SUPPLIED DATA »
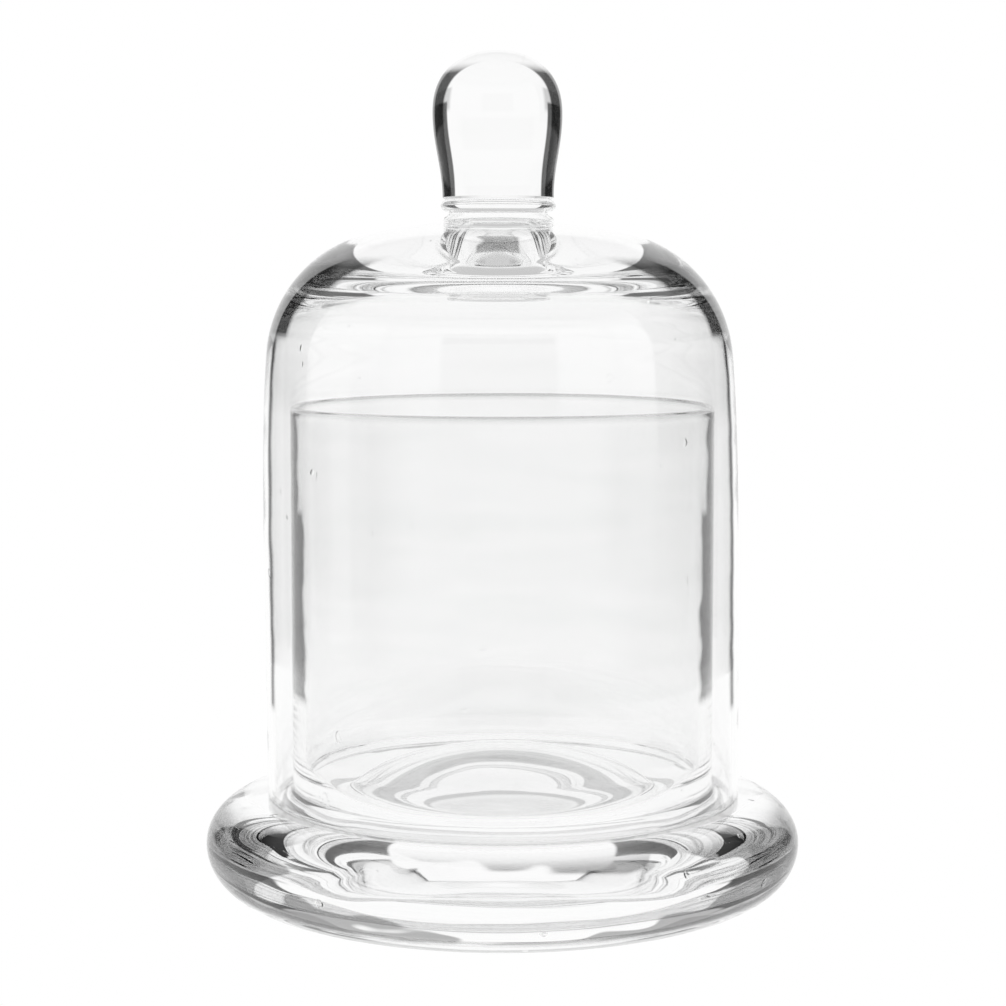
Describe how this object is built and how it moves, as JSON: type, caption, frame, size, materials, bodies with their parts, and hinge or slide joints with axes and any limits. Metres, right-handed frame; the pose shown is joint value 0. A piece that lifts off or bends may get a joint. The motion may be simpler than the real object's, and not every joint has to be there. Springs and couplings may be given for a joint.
{
  "type": "bell jar dome",
  "caption": "Clear glass bell jar: a domed cover with a solid knob lifts off an open cup on a thick round foot, and covers what stands in the cup.",
  "frame": {"origin": "centre of the foot's underside, on the plane that the jar stands on", "axes": "+Z is the axis of the jar, from the foot up to the knob. The jar is round, so +X and +Y are any two directions at right angles to it."},
  "size_m": [0.1016, 0.1016, 0.1423],
  "materials": {
    "foot_glass": "clear, polished, thick",
    "cup_glass": "clear, polished, thin wall",
    "dome_glass": "clear, polished, thin wall",
    "collar_glass": "clear, polished",
    "knob_glass": "clear, polished, solid"
  },
  "bodies": {
    "holder": {"foot": "foot_glass", "cup": "cup_glass"},
    "cover": {"dome_shell": "dome_glass", "knob_collar": "collar_glass", "knob": "knob_glass"}
  },
  "joints": [
    {"name": "cover_lift", "type": "slide", "parent": "holder", "child": "cover", "axis": [0, 0, 1], "range_m": [0, 0.09]}
  ]
}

WHAT TO PRODUCE »
Return all the data above once more, precisely as given.

RESULT OF THIS EXERCISE »
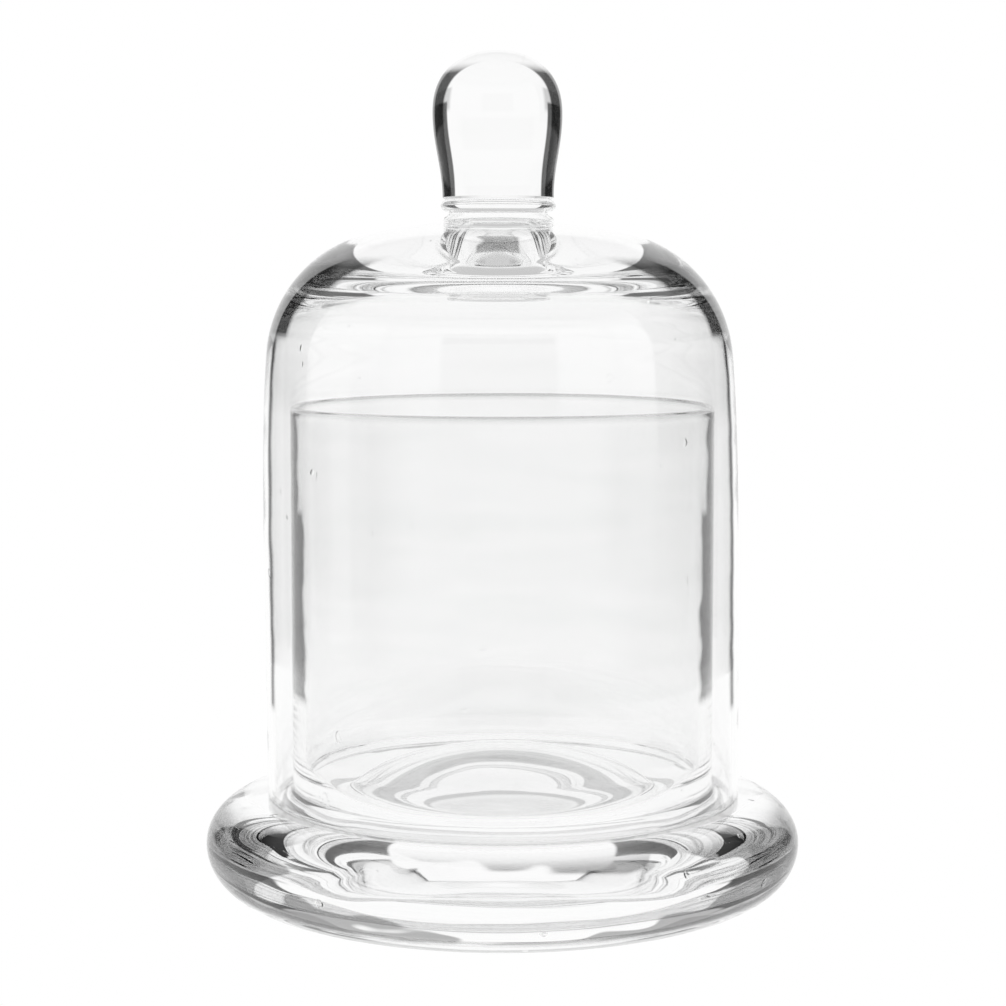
Describe how this object is built and how it moves, as JSON: type, caption, frame, size, materials, bodies with their parts, and hinge or slide joints with axes and any limits. Metres, right-handed frame; the pose shown is joint value 0. A piece that lifts off or bends may get a joint. The motion may be simpler than the real object's, and not every joint has to be there. Springs and couplings may be given for a joint.
{
  "type": "bell jar dome",
  "caption": "Clear glass bell jar: a domed cover with a solid knob lifts off an open cup on a thick round foot, and covers what stands in the cup.",
  "frame": {"origin": "centre of the foot's underside, on the plane that the jar stands on", "axes": "+Z is the axis of the jar, from the foot up to the knob. The jar is round, so +X and +Y are any two directions at right angles to it."},
  "size_m": [0.1016, 0.1016, 0.1423],
  "materials": {
    "foot_glass": "clear, polished, thick",
    "cup_glass": "clear, polished, thin wall",
    "dome_glass": "clear, polished, thin wall",
    "collar_glass": "clear, polished",
    "knob_glass": "clear, polished, solid"
  },
  "bodies": {
    "holder": {"foot": "foot_glass", "cup": "cup_glass"},
    "cover": {"dome_shell": "dome_glass", "knob_collar": "collar_glass", "knob": "knob_glass"}
  },
  "joints": [
    {"name": "cover_lift", "type": "slide", "parent": "holder", "child": "cover", "axis": [0, 0, 1], "range_m": [0, 0.09]}
  ]
}